From the quadratic formula the roots of the equations are $x = b \pm\sqrt{b^2 - c}.$ The roots are both real if and only if $b^2>c$. In addition, both roots are positive if and only if $b > 0$ and $b > \sqrt{b^2-c}$ (which implies $c>0$). Therefore we have two positive roots if and only if $b>0$ and $b^2>c>0$, as before.

Find the coordinates of the turning points on the curve $y=x^3-3b^2x+c$ (with $b>0$) and hence determine necessary and sufficient conditions on $b$ and $c$ for the equation $x^3-3b^2x+c=0$ to have three distinct real roots.

We have that $\frac{dy}{dx}=3x^2-3b^2=0 \iff x=\pm b.$ So the turning points on $y$ are $(b,b^3-3b^3+c)=(b,c-2b^3)$ and $(-b,-b^3+3b^3+c)=(-b,c+2b^3)$.

To determine the conditions on $b$ and $c$ for $y=0$ to have three distinct real roots, let’s sketch $y$ as we did for the quadratic case.

We see $y$ will have three distinct real roots as long as the turning points lie with one above the $x$-axis and one below the $x$ axis.

Since $b>0$, this condition is $2b^3+c>0$ and $c-2b^3<0$, or $-2b^3 < c < 2b^3$. We can combine these inequalities into $c^2 < 4b^6$.

Determine necessary and sufficient conditions on $a$, $b$ and $c$ for the equation $(x-a)^3-3b^2(x-a)+c=0$ to have three distinct positive roots.

Let’s sketch $y=(x-a)^3-3b^2(x-a)+c$ on the same axis as our previous sketch.
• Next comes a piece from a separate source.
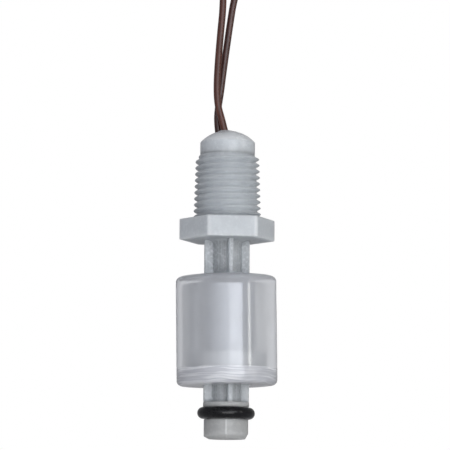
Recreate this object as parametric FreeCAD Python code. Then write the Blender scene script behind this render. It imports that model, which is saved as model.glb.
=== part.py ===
"""Vertical float level switch: a ribbed plastic stem with a sealed reed switch, and a sliding float.

Millimetres, +Z up towards the leads. The origin is the centre of the hexagon's top face, where the
pipe thread ends, and two of the hexagon's flats face -Y and +Y.
"""
import FreeCAD, Part
import math
import os

V = FreeCAD.Vector
Z_AXIS = V(0, 0, 1)

# --- Reed switch and the wires beside it ------------------------------------------------------
GLASS_D = 1.8            # sealed glass tube
GLASS_LENGTH = 10.2
GLASS_WALL = 0.25
GLASS_SEAL = 1.6         # solid glass round each reed, at both ends
REED_WIRE_D = 0.45       # round part of a reed
REED_TAIL = 6.0          # round part outside the glass
BLADE_WIDTH = 0.9        # flattened part inside the glass
BLADE_THICKNESS = 0.2
BLADE_OVERLAP = 1.0      # where the two contacts face each other
CONTACT_GAP = 0.04
BLADE_TAPER = 0.8        # length over which the round wire turns flat
REED_TURN = 119.4        # turn of the reed and wires about the stem, degrees

# --- Leads --------------------------------------------------------------------------------------
LEAD_D = 1.07            # outside of the insulation
STRAND_D = 0.6           # bundle of bare strands
STRIP_LENGTH = 6.0       # bare tinned end
POTTING_GAP = 0.11       # least potting between any two pieces, or round them
JOINT_LENGTH = 2.4       # wire and reed soldered side by side
SOLDER_FILM = 0.04       # solder between wire and reed
SOLDER_COAT = 0.1        # solder over the outside of both
SLEEVE_WALL = 0.12       # shrink sleeve
SLEEVE_OVERHANG = 0.6    # sleeve past each end of the solder
POTTED_STRAIGHT = 2.2    # straight stretch of each lead below the potting's top
POTTED_BEND = 1.2        # height above the neck's floor where each lead turns down the bore

# --- Stem ---------------------------------------------------------------------------------------
STEM_WALL = 0.55         # plastic round the reed bore
BORE_CONE = 0.64         # cone at the bottom of the reed bore
RIB_HEIGHT = 1.325       # guide rib, from the core
RIB_WIDTH = 0.74
RIB_COUNT = 4
RIB_TURN = 3.5           # turn of the ribs from the hexagon's flats, degrees
ROOT_FILLET = 0.9        # under the hexagon
COLLAR_HEIGHT = 0.65     # full disc that ends the ribs above the groove
TIP_D = 6.7
TIP_LENGTH = 2.95
TIP_CHAMFER = 0.45
TIP_FLOOR = 1.5          # plastic below the blind bore

# --- Stop ring (an O-ring in a groove) ----------------------------------------------------------
RING_SECTION = 1.75
RING_PLAY = 0.15         # groove width beyond the ring's section
GROOVE_FLOOR = 0.475     # groove's floor, from the core

# --- Float --------------------------------------------------------------------------------------
FLOAT_PLAY = 0.22        # radial, between the ribs and the float's tube
FLOAT_TUBE_WALL = 0.75
MAGNET_PLAY = 0.15       # radial, between the tube and the magnet
MAGNET_THICKNESS = 1.5   # radial
MAGNET_HEIGHT = 3.0
MAGNET_CLEARANCE = 0.3   # radial, between the magnet and the outer wall
FLOAT_WALL = 1.25
FLOAT_END = 1.1          # top wall and welded cap
FLOAT_EDGE = 0.7         # outer edge radius
FLOAT_BORE_EDGE = 0.25   # broken edge of the bore, above and below
FLOAT_HEIGHT = 16.65
CAP_SPIGOT = 0.8         # cap's step into the shell
SPIGOT_WALL = 0.35
FLOAT_RISE = 5.5         # from the shown height up to the hexagon
FLOAT_DROP = 3.2         # from the shown height down to the stop ring

# --- Threaded neck ------------------------------------------------------------------------------
HEX_FLATS = 12.7
HEX_HEIGHT = 3.175
HEX_EDGE = 0.12          # broken edge of the hexagon
THREAD_BASE_D = 10.3     # over the crests, at the hexagon
THREAD_LENGTH = 9.5
THREAD_TAPER = 1.0 / 16.0
THREAD_LEAD_IN = 0.5     # chamfer at the thread's start
THREAD_PITCH = 25.4 / 27
THREAD_DEPTH = 0.6
THREAD_FLANK = 30.0      # slope of a groove's sides from level, degrees
NECK_COLLAR_D = 8.3
NECK_COLLAR_LENGTH = 2.35
NECK_BORE_D = 6.2
NECK_FLOOR = 2.0         # bottom of the wide bore, above the hexagon's top
DOME_HEIGHT = 1.8        # potting over the neck's rim

# --- Put-away hank of each lead -------------------------------------------------------------------
HANK_FOLD_R = 3.2        # innermost fold, centre of the wire
HANK_STRAIGHT = 14.6
HANK_RISE = 22.35        # from the potting's top up to the hank
HANK_CENTRE_X = 1.5
HANK_LAYERS = 4.4        # wire diameters, from the middle plane outwards
TIE_BAND = 0.8
TIE_HEIGHT = 3.0
TIE_CORNER = 1.1
END_SEAT = 0.8           # how far a tinned end starts inside its hank

# Points of the two free leads, from the potting to their hanks. Heights are above the potting's top.
FRONT_LEAD_ROUTE = [
    V(-0.62, -0.52, 0.25), V(-1.00, -0.51, 1.75), V(-1.60, -0.45, 3.75), V(-1.78, -0.39, 6.55),
    V(-1.61, -0.36, 10.35), V(-1.26, -0.36, 14.95), V(-0.86, -0.44, 19.35), V(-0.95, -0.58, 23.65),
]
REAR_LEAD_ROUTE = [
    V(-1.36, 0.78, 0.25), V(-1.52, 0.83, 1.65), V(-1.41, 0.81, 3.65), V(-1.03, 0.74, 6.05),
    V(-0.70, 0.68, 8.95), V(-0.22, 0.61, 12.65), V(0.32, 0.56, 16.65), V(0.92, 0.54, 20.65),
    V(2.00, 0.58, 23.95),
]

# --- Heights and radii that follow --------------------------------------------------------------
BORE_R = (GLASS_D + LEAD_D + 3 * POTTING_GAP) / 2
CORE_R = BORE_R + STEM_WALL
RIB_R = CORE_R + RIB_HEIGHT
FLOAT_BORE_R = RIB_R + FLOAT_PLAY
FLOAT_TUBE_R = FLOAT_BORE_R + FLOAT_TUBE_WALL
MAGNET_BORE_R = FLOAT_TUBE_R + MAGNET_PLAY
MAGNET_R = MAGNET_BORE_R + MAGNET_THICKNESS
FLOAT_CAVITY_R = MAGNET_R + MAGNET_CLEARANCE
FLOAT_R = FLOAT_CAVITY_R + FLOAT_WALL
GROOVE_R = CORE_R + GROOVE_FLOOR
RING_R = GROOVE_R + RING_SECTION / 2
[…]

This is just a shift of $a$ in the $x$-direction, so our sketch becomes

Examining our sketch, we certainly need both turning points to have positive $x$-coordinates if we want the roots to be positive, and so we need $a > b$.

We see also that the graph must cross the $y$-axis before the smallest root, which means that we must have a negative $y$-intercept. The $y$-intercept comes from the constant terms, which can be found by looking at the last term in the expansion of each bracket (there’s no need to do the full expansion, we can just think about the constant). Therefore we need $-a^3+3ab^2+c<0$ if the cubic is to have three positive roots. (In the diagram above the $y$-intercept is positive and you can see that the cubic has a negative root.)

We determined earlier the condition for the cubic to have three distinct real roots, namely $c^2 < 4b^6$.

Show that the equation $2x^3-9x^2+7x-1=0$ has three distinct positive roots.

Since we just established conditions for a cubic in a certain form to have three distinct positive roots, we should try to write $2x^3-9x^2+7x-1$ in this form, so that we can check if these conditions hold.

We seek $a,b$ and $c$ such that $2x^3-9x^2+7x-1=2[(x-a)^3-3b^2(x-a)+c].$ Let’s multiply out the brackets on the right hand side. $(x-a)^3-3b^2(x-a)+c=x^3-3ax^2+3a^2x-a^3-3b^2x+3b^2a+c,$ so we have $2x^3-9x^2+7x-1=2[x^3-3ax^2+(3a^2-3b^2)x-a^3+3b^2a+c].$ From this we can see that $9=6a$, $7=6a^2-6b^2$ and $-1=2c-2a^3+6b^2a$.

We can easily solve the first equation to see that $a=\dfrac{3}{2}$.

The second equation becomes $7=6\times\frac{9}{4}-6b^2,$ and so $6b^2=\frac{13}{2},$ which tells us that $b=\sqrt{\frac{13}{12}}.$ Finally, we must solve $-1=2c-2\times\left(\frac{3}{2}\right)^3+\frac{13}{2}\times\frac{3}{2}.$ Rearranging, we find that $2c=-1+\frac{27}{4}-\frac{39}{4}=-1-\frac{12}{4}=-4,$ so that $c=-2$.

Therefore we can write $2x^3-9x^2+7x-1=2\left[\left(x-\frac{3}{2}\right)^3-\frac{13}{4}\left(x-\frac{3}{2}\right)-2\right].$ Now we can check that the conditions we gave earlier are satisfied.

We have $a = 1.5 > \sqrt{\dfrac{13}{12}} = b$ and $c^2= 4 < 4\left(\sqrt{\dfrac{13}{12}}\right)^6 = 4b^6$.

Also $-a^3+3ab^2+c=-\dfrac{27}{8}+3 \left( \dfrac{3 \times 13}{2 \times 12} \right) -2=-\dfrac{17}{8}<0$,

So the equation has three distinct positive real roots.